--- Exercise details ---
Repeat exactly the lines between and including those that contain "Reconstruct the object" and "outer_big_r = 57.2; // [56.6:0.1:57.6]". Output no other line.

--- Task input ---

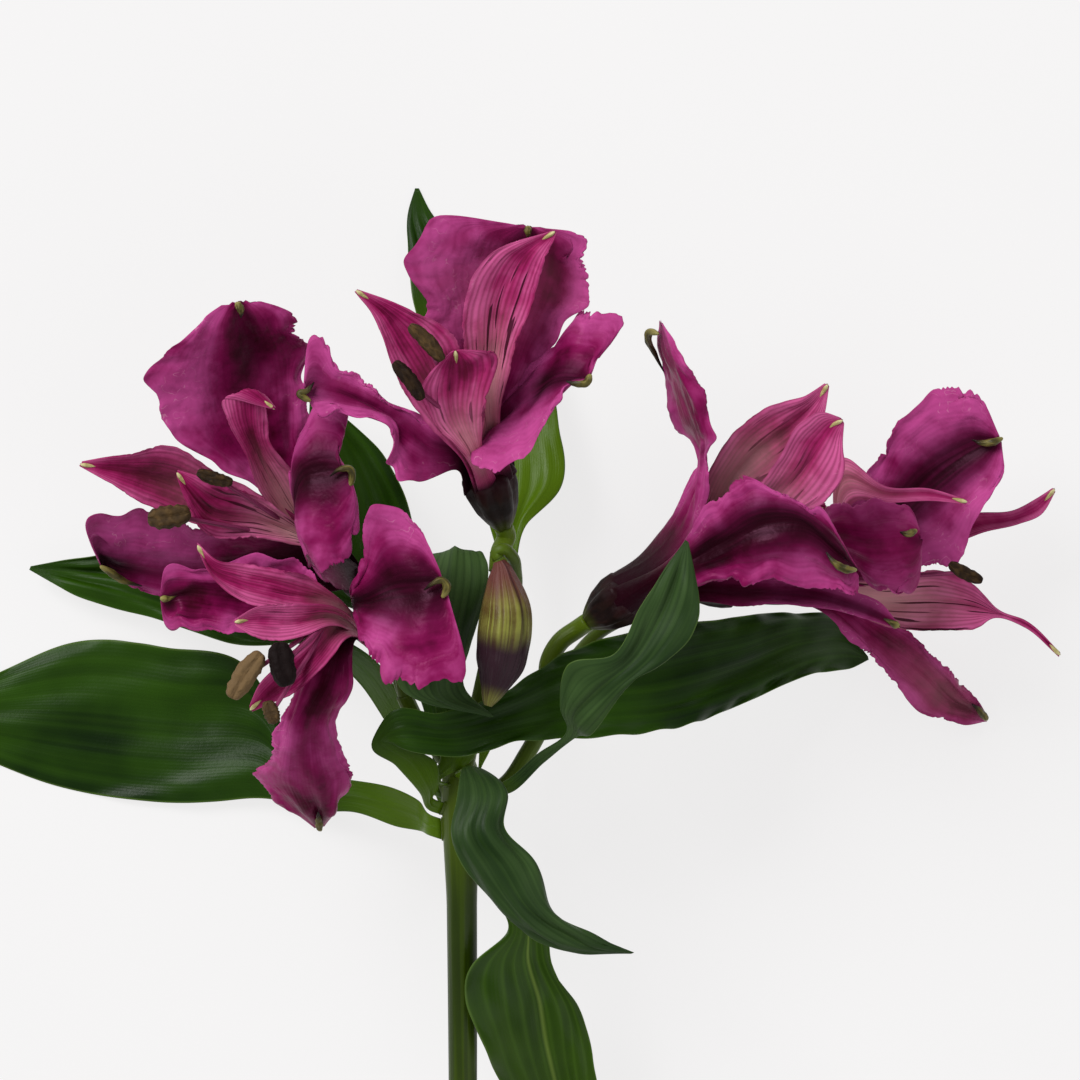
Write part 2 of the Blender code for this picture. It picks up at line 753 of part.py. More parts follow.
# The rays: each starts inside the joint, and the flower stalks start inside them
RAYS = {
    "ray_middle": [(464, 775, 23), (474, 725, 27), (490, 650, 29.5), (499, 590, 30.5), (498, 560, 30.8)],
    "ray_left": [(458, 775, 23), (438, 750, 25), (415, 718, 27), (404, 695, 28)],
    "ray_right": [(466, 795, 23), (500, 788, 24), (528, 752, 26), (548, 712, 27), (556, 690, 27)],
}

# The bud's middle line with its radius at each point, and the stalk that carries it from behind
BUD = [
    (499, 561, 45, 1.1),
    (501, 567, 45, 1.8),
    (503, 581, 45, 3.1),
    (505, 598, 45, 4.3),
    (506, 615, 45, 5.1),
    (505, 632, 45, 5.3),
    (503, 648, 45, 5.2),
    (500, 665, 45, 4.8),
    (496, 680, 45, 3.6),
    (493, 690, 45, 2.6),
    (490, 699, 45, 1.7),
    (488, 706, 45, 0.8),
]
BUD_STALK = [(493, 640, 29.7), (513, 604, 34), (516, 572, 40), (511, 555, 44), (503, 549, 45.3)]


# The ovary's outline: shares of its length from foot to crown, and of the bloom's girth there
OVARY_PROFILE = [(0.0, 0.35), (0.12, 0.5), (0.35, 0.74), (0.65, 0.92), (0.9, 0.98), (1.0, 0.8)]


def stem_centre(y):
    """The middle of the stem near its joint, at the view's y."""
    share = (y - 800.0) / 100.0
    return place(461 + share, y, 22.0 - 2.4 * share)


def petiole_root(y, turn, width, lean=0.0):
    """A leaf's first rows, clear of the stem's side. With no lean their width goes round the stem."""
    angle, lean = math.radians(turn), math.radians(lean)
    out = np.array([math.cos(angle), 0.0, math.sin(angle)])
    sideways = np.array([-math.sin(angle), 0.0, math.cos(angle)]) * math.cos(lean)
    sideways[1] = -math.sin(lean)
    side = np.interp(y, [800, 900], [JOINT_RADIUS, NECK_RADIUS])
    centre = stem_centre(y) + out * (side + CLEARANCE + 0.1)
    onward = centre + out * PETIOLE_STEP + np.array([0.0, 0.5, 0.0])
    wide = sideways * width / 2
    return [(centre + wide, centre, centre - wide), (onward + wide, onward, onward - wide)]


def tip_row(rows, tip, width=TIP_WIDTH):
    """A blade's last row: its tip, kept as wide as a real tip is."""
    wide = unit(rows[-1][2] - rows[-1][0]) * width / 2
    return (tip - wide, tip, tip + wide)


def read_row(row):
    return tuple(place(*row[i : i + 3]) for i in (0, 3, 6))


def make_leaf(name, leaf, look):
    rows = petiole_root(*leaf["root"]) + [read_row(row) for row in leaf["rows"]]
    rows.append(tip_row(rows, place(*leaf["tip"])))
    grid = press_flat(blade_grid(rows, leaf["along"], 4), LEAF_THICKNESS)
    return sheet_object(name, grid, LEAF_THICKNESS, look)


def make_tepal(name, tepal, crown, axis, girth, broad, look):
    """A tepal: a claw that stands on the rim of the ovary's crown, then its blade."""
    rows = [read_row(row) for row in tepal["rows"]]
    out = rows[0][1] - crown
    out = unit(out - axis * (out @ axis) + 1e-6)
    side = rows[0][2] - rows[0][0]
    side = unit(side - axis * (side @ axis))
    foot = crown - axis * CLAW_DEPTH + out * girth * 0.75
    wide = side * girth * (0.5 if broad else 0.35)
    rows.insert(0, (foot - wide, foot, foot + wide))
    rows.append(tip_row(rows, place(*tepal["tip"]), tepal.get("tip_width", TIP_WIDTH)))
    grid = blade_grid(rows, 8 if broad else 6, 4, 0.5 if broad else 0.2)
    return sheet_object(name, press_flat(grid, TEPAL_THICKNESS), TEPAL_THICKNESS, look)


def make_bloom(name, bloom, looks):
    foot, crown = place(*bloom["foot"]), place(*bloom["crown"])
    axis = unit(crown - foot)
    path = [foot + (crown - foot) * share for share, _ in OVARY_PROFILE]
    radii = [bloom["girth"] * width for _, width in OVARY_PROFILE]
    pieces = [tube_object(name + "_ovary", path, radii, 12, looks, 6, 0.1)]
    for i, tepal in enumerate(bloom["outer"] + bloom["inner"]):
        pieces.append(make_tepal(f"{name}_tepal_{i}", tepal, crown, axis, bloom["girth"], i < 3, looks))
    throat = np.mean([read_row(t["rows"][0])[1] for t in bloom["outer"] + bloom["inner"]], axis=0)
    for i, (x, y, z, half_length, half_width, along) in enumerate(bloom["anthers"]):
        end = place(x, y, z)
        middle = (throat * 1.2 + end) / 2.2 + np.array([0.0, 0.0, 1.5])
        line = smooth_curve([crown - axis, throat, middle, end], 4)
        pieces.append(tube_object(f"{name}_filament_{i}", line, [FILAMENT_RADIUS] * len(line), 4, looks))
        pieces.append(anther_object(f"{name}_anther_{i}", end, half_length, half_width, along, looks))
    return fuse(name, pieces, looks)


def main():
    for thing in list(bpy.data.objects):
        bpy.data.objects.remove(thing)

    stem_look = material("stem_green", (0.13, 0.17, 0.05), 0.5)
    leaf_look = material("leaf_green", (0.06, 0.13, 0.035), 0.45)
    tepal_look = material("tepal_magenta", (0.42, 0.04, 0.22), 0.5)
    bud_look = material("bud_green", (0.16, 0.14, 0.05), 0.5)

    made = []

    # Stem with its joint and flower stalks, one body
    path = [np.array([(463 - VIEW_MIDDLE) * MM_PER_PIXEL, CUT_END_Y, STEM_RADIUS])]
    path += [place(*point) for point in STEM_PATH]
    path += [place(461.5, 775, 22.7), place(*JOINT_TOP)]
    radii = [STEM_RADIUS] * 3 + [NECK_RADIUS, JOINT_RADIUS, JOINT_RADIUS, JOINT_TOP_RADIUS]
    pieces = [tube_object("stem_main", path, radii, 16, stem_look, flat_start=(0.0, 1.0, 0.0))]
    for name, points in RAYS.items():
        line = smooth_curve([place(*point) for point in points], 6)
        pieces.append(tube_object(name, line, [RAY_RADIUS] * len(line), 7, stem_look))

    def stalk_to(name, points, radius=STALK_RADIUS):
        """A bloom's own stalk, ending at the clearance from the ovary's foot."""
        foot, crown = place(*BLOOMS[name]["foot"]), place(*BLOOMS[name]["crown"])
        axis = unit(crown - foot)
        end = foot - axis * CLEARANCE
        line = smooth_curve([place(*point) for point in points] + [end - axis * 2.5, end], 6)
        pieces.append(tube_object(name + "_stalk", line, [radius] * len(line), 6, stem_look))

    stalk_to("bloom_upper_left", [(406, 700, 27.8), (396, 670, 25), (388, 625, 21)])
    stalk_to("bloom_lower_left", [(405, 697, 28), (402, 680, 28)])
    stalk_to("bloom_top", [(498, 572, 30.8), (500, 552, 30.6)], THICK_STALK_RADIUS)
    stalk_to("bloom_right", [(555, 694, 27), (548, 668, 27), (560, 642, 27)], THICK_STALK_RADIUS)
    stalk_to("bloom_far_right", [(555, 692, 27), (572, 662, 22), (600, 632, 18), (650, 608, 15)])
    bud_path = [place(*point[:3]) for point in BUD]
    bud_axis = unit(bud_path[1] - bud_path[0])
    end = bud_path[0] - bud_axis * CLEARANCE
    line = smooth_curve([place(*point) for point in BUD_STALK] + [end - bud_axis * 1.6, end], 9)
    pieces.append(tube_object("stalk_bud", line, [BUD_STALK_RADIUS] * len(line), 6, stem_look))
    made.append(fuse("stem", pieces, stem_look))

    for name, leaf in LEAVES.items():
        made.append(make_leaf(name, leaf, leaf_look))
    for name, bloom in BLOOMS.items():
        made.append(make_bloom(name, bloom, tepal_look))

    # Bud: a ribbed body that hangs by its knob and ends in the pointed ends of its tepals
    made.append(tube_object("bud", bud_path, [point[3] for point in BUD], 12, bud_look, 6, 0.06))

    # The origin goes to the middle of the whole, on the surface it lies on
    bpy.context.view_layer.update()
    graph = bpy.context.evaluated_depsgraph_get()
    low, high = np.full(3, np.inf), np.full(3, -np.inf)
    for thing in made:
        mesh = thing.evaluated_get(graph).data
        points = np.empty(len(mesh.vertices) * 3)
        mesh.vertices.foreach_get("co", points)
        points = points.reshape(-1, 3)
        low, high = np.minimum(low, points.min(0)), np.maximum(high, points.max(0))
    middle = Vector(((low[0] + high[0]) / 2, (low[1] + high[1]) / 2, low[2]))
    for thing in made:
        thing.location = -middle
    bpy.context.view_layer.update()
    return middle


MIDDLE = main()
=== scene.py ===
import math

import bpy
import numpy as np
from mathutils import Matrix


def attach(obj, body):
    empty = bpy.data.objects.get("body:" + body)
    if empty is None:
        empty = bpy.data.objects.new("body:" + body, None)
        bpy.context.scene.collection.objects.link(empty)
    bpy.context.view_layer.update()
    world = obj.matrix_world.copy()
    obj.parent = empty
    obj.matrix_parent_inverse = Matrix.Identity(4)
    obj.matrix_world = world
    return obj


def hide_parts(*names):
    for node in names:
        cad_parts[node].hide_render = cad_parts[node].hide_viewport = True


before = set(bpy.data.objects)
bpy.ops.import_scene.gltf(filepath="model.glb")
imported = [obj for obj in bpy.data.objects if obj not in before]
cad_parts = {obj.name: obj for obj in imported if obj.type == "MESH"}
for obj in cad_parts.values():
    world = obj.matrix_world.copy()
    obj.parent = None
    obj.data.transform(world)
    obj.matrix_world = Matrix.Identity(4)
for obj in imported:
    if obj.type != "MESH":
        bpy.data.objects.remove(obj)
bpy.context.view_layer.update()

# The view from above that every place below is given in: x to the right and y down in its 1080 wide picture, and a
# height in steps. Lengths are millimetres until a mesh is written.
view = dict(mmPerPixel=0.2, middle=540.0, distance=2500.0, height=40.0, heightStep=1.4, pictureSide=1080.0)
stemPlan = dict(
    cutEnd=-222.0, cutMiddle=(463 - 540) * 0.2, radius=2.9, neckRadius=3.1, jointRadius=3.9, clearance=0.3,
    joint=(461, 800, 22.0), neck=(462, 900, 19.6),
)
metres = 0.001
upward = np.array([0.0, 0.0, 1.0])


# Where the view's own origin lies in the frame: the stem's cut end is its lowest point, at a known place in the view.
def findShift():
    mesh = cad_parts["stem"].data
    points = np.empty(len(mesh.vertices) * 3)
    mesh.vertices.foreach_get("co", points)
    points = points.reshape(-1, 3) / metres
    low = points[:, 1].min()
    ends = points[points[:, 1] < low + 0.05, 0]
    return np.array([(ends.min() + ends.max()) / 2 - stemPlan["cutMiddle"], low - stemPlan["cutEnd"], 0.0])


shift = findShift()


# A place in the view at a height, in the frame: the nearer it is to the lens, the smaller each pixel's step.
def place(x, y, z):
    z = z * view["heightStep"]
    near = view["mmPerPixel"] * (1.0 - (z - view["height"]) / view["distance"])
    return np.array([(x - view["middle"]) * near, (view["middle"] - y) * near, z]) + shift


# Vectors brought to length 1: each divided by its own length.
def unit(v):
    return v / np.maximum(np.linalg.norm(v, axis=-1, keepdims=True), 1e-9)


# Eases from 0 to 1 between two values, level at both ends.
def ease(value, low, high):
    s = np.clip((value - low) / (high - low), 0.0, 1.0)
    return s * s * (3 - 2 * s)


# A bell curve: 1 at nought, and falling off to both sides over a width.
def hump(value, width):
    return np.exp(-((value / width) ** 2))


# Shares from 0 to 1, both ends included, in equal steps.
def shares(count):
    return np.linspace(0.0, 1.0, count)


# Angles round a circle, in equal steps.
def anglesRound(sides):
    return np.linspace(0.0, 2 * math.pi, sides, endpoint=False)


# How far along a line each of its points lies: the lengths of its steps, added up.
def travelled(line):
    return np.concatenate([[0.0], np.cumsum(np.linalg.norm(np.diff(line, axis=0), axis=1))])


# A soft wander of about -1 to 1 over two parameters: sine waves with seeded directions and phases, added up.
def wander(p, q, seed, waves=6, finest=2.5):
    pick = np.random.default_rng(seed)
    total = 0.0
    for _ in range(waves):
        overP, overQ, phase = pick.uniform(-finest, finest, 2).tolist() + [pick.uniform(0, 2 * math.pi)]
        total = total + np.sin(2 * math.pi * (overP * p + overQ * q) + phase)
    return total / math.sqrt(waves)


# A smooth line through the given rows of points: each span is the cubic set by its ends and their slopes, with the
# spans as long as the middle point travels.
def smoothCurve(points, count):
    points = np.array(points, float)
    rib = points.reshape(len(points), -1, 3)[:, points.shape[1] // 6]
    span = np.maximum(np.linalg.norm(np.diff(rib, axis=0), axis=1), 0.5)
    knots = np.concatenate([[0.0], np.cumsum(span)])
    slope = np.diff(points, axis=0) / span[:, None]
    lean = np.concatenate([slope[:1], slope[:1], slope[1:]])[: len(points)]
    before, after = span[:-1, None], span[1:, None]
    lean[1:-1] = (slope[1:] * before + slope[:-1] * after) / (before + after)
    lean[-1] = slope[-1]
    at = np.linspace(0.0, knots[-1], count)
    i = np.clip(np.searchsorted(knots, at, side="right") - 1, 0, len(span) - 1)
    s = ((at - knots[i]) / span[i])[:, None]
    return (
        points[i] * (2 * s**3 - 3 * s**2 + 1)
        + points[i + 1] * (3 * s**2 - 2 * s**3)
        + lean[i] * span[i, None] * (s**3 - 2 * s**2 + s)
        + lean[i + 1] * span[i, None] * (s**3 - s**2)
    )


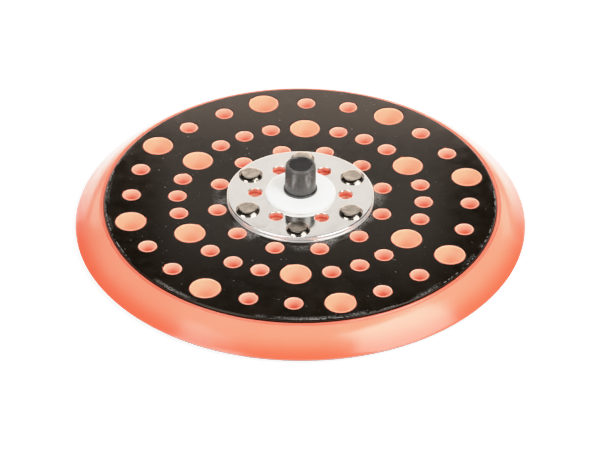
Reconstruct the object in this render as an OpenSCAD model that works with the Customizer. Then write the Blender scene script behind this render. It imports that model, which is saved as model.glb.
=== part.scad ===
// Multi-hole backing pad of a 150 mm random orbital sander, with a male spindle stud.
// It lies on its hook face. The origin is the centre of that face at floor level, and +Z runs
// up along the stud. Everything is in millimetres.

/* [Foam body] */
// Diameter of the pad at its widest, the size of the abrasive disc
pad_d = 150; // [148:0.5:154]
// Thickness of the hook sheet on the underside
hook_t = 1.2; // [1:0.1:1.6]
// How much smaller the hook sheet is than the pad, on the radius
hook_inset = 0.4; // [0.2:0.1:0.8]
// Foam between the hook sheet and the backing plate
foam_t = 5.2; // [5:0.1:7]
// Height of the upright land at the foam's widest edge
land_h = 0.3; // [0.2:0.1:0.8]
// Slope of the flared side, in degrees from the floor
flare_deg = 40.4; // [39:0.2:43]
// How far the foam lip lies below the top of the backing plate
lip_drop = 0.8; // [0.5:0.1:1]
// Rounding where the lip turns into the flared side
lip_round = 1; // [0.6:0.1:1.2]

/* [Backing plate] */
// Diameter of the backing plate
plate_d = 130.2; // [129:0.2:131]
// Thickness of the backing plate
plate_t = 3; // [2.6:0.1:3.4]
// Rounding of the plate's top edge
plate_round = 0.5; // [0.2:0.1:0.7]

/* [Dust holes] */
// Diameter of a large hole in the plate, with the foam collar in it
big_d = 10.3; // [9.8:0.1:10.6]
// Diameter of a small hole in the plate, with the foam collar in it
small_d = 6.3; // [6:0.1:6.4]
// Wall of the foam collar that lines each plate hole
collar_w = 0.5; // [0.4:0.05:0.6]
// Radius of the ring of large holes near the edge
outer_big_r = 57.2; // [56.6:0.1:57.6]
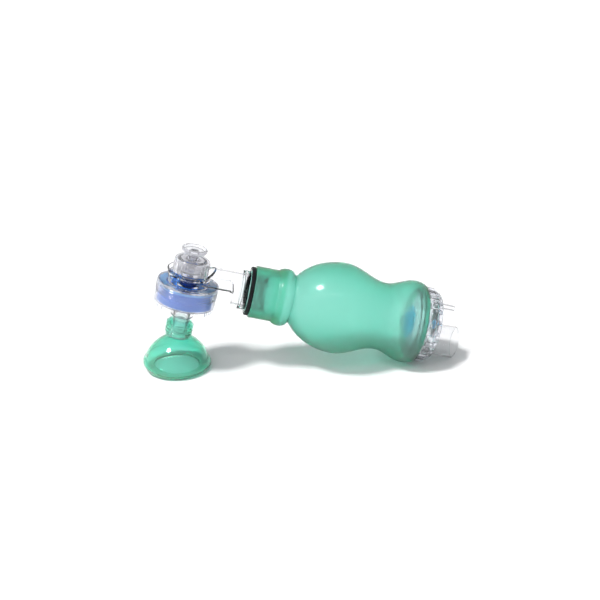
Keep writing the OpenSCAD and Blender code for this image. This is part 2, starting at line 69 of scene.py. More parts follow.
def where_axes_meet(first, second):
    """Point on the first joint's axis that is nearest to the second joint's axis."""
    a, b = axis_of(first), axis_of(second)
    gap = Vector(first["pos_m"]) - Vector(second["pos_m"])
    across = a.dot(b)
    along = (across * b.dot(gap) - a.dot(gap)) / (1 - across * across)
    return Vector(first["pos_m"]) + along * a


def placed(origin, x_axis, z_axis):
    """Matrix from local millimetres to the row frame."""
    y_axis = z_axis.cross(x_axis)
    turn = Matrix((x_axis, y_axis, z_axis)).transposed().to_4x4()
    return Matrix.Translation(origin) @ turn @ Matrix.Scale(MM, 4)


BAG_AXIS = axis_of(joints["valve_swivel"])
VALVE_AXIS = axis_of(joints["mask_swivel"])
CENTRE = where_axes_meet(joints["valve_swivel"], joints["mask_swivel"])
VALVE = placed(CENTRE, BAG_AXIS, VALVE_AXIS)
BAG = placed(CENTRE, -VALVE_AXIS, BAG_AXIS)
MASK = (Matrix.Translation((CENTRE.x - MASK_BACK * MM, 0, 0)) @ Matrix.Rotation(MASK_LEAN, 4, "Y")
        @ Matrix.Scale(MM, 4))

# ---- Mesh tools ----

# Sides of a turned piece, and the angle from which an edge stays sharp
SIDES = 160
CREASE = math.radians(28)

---

--- Completed exercise ---
Reconstruct the object in this render as an OpenSCAD model that works with the Customizer. Then write the Blender scene script behind this render. It imports that model, which is saved as model.glb.
=== part.scad ===
// Multi-hole backing pad of a 150 mm random orbital sander, with a male spindle stud.
// It lies on its hook face. The origin is the centre of that face at floor level, and +Z runs
// up along the stud. Everything is in millimetres.

/* [Foam body] */
// Diameter of the pad at its widest, the size of the abrasive disc
pad_d = 150; // [148:0.5:154]
// Thickness of the hook sheet on the underside
hook_t = 1.2; // [1:0.1:1.6]
// How much smaller the hook sheet is than the pad, on the radius
hook_inset = 0.4; // [0.2:0.1:0.8]
// Foam between the hook sheet and the backing plate
foam_t = 5.2; // [5:0.1:7]
// Height of the upright land at the foam's widest edge
land_h = 0.3; // [0.2:0.1:0.8]
// Slope of the flared side, in degrees from the floor
flare_deg = 40.4; // [39:0.2:43]
// How far the foam lip lies below the top of the backing plate
lip_drop = 0.8; // [0.5:0.1:1]
// Rounding where the lip turns into the flared side
lip_round = 1; // [0.6:0.1:1.2]

/* [Backing plate] */
// Diameter of the backing plate
plate_d = 130.2; // [129:0.2:131]
// Thickness of the backing plate
plate_t = 3; // [2.6:0.1:3.4]
// Rounding of the plate's top edge
plate_round = 0.5; // [0.2:0.1:0.7]

/* [Dust holes] */
// Diameter of a large hole in the plate, with the foam collar in it
big_d = 10.3; // [9.8:0.1:10.6]
// Diameter of a small hole in the plate, with the foam collar in it
small_d = 6.3; // [6:0.1:6.4]
// Wall of the foam collar that lines each plate hole
collar_w = 0.5; // [0.4:0.05:0.6]
// Radius of the ring of large holes near the edge
outer_big_r = 57.2; // [56.6:0.1:57.6]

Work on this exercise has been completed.